27. At our request, Mr. Tufan took instructions, and we were subsequently informed that consequent to the exceptional circumstances arising, the ECO was willing to consent to the Tribunal considering the human rights (article 8) appeal as a new matter. We express our gratitude to Mr. Tufan for his efforts.
28. This Tribunal is now seized of the claimant’s human rights appeal. We acknowledge that our provisional view was that when assessing proportionality, the factors in favour of the claimant’s entry into this country and being reunited with her family are of significant strength. However, we considered that neither party was in a position to fairly advance their cases before us, particularly the ECO who we considered may want time to assess their position.
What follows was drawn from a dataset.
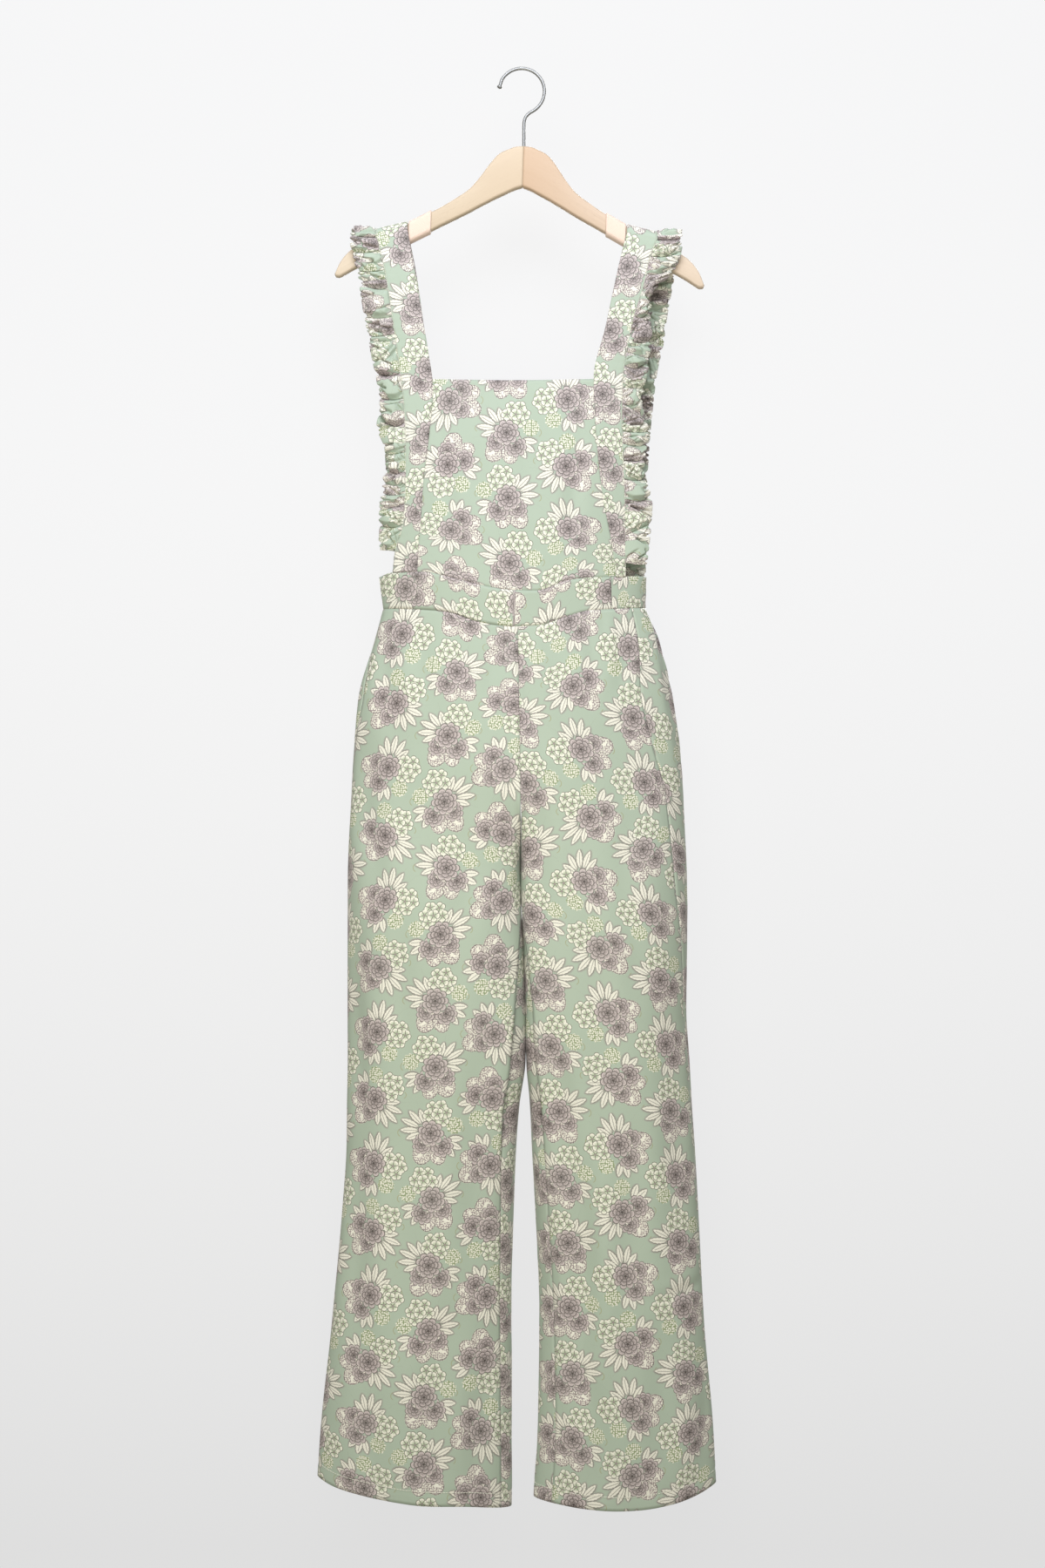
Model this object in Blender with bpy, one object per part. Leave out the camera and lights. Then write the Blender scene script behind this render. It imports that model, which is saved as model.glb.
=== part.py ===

In these particular circumstances, we concluded that it was appropriate to remit the appeal back to the First-tier Tribunal where a fact-finding exercise, if required, can properly be undertaken.

Notice of Decision
29. The decision of the First-tier Tribunal promulgated on 28 March 2022 involved the making of a material error on a point of law in respect of the human rights assessment alone and on this ground is set aside pursuant to section 12(2)(a) of the Tribunals, Courts and Enforcement Act 2007. The decision in respect of the EUSS appeal stands.
30. The matter is remitted to the First-tier Tribunal at Taylor House.
31. The respondent has given consent to the First-tier Tribunal considering the claimant’s human rights (article 8) appeal as a new matter.
32. An anonymity order is set aside.